SHORT PROBLEM: Extract, without alteration, each line from the start of the listing to the line bearing "DIAL_THICK = 6.5".

SOURCE DATA:
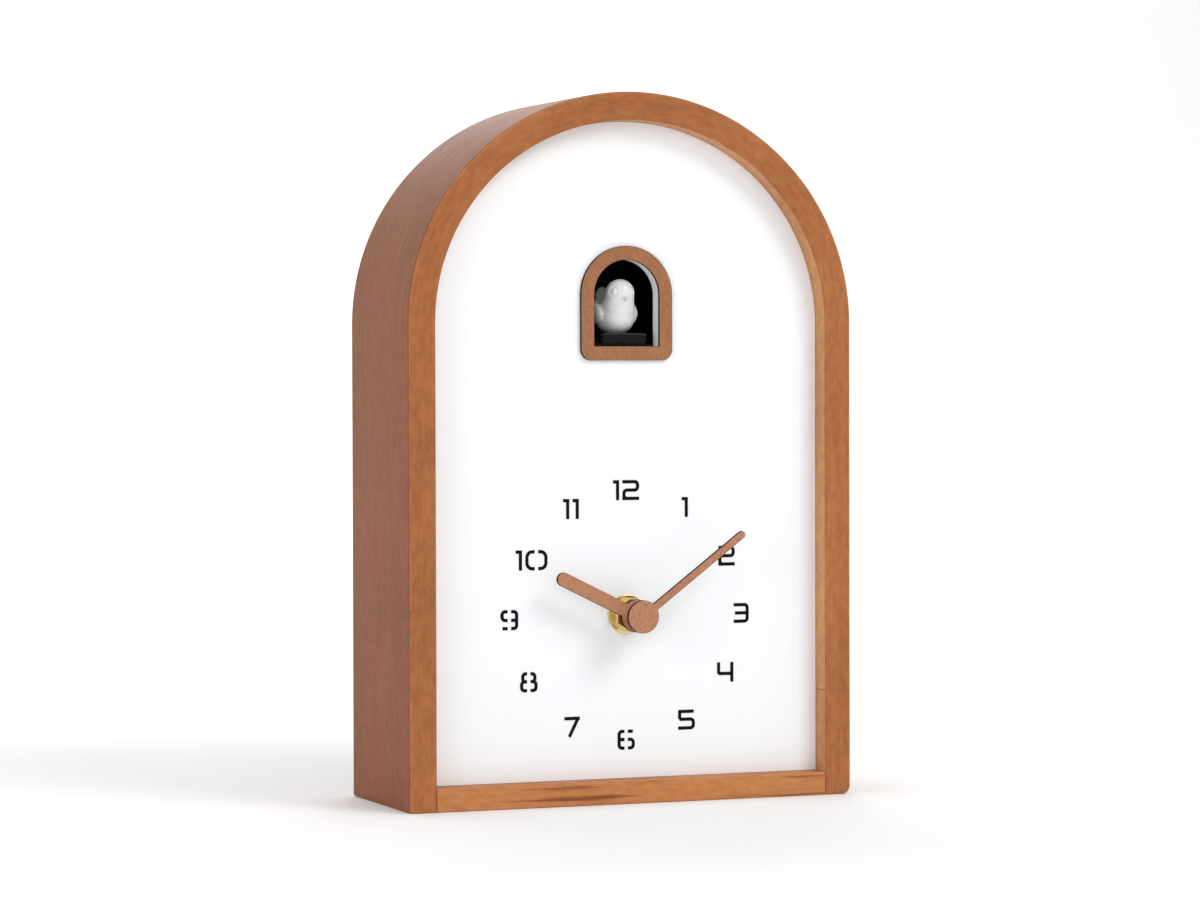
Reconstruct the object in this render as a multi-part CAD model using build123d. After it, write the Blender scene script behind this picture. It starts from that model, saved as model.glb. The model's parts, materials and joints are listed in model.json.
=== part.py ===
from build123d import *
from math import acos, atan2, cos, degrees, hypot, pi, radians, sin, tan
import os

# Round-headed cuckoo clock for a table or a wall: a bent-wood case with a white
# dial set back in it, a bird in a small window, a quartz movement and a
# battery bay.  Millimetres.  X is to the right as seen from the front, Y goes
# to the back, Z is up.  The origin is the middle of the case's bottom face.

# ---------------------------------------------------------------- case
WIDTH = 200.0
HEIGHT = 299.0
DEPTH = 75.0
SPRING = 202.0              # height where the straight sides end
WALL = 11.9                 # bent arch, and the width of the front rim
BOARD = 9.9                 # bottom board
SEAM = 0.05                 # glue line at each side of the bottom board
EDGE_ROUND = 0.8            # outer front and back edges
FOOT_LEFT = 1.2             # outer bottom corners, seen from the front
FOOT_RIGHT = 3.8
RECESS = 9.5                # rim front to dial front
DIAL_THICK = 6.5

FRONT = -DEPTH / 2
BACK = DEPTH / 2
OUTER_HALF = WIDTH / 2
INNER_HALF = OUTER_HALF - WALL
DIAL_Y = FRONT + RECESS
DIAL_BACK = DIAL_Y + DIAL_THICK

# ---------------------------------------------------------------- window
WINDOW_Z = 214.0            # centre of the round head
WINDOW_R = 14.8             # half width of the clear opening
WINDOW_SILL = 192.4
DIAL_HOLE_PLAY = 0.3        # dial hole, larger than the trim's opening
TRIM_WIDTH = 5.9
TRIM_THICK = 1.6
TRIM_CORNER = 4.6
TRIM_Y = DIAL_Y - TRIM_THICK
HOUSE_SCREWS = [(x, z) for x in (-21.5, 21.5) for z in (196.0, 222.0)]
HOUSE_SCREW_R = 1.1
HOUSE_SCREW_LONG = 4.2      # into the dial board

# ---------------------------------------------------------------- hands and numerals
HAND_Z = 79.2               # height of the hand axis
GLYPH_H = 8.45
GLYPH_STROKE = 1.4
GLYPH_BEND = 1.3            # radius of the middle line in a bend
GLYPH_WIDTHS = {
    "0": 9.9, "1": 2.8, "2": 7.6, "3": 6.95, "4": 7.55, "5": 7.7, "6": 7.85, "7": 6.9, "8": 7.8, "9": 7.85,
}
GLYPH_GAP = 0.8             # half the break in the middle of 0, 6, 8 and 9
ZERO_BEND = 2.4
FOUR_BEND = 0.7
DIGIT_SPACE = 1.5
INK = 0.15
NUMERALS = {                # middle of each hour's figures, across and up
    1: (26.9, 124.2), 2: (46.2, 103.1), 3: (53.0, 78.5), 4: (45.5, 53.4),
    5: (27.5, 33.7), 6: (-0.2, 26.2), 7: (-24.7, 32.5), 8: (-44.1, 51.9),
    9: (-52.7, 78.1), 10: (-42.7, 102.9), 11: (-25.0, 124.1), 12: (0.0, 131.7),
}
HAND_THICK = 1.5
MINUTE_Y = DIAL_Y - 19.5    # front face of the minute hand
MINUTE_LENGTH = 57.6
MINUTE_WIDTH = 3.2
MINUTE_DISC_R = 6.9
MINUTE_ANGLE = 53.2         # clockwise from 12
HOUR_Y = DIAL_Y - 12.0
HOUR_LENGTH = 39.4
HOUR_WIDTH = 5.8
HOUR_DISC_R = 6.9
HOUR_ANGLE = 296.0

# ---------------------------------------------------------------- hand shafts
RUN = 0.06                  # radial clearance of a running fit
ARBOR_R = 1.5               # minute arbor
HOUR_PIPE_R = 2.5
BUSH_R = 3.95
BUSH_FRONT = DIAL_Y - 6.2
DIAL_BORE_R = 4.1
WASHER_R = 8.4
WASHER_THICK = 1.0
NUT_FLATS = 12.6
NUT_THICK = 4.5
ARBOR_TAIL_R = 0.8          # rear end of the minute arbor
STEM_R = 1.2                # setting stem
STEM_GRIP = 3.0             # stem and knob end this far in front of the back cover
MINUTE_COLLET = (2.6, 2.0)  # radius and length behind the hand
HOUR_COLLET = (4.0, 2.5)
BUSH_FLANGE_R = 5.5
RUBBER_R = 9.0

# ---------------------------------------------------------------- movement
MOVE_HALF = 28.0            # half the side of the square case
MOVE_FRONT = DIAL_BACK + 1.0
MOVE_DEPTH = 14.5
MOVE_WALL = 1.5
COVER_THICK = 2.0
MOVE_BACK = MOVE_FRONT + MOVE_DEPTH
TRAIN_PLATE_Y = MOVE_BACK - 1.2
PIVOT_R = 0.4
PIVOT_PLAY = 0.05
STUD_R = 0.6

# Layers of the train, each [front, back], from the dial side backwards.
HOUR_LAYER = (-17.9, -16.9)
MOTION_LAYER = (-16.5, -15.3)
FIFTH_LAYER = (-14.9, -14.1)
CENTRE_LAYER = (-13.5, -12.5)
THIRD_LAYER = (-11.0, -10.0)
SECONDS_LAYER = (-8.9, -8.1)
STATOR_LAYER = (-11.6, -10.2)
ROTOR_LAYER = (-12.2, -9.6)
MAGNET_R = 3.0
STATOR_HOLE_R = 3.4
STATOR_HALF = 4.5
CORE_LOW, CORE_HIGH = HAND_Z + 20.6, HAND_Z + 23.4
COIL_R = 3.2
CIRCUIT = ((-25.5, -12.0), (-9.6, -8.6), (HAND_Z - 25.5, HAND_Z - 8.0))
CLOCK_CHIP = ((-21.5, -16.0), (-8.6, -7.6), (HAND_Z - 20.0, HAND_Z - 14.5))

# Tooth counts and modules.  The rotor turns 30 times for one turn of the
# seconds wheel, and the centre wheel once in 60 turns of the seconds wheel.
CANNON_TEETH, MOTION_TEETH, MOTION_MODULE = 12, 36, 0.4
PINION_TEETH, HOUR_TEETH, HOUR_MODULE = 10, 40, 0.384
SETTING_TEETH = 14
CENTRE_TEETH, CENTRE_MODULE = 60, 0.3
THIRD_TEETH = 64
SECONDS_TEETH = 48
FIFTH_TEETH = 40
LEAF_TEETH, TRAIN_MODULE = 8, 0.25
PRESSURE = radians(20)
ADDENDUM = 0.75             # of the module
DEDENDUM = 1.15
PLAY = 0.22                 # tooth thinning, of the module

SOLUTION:
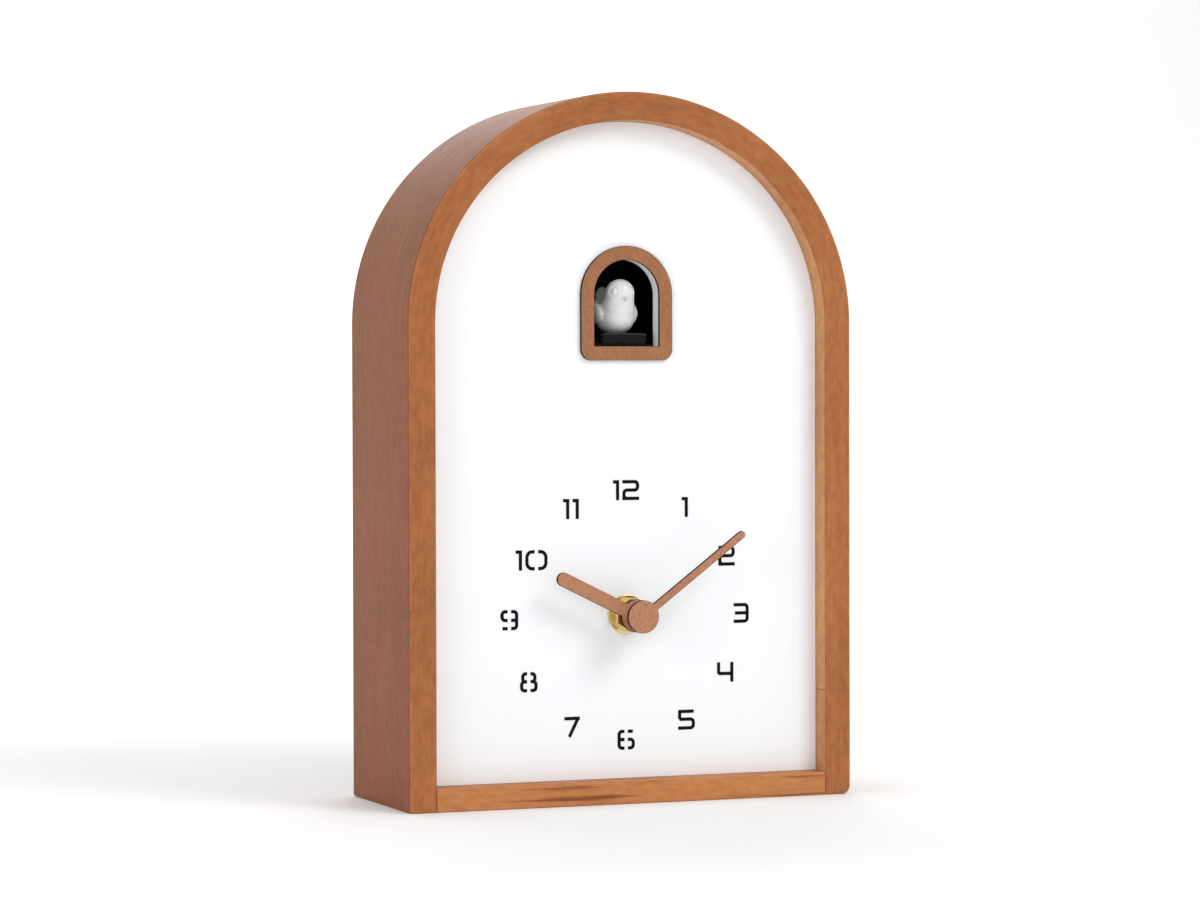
Reconstruct the object in this render as a multi-part CAD model using build123d. After it, write the Blender scene script behind this picture. It starts from that model, saved as model.glb. The model's parts, materials and joints are listed in model.json.
=== part.py ===
from build123d import *
from math import acos, atan2, cos, degrees, hypot, pi, radians, sin, tan
import os

# Round-headed cuckoo clock for a table or a wall: a bent-wood case with a white
# dial set back in it, a bird in a small window, a quartz movement and a
# battery bay.  Millimetres.  X is to the right as seen from the front, Y goes
# to the back, Z is up.  The origin is the middle of the case's bottom face.

# ---------------------------------------------------------------- case
WIDTH = 200.0
HEIGHT = 299.0
DEPTH = 75.0
SPRING = 202.0              # height where the straight sides end
WALL = 11.9                 # bent arch, and the width of the front rim
BOARD = 9.9                 # bottom board
SEAM = 0.05                 # glue line at each side of the bottom board
EDGE_ROUND = 0.8            # outer front and back edges
FOOT_LEFT = 1.2             # outer bottom corners, seen from the front
FOOT_RIGHT = 3.8
RECESS = 9.5                # rim front to dial front
DIAL_THICK = 6.5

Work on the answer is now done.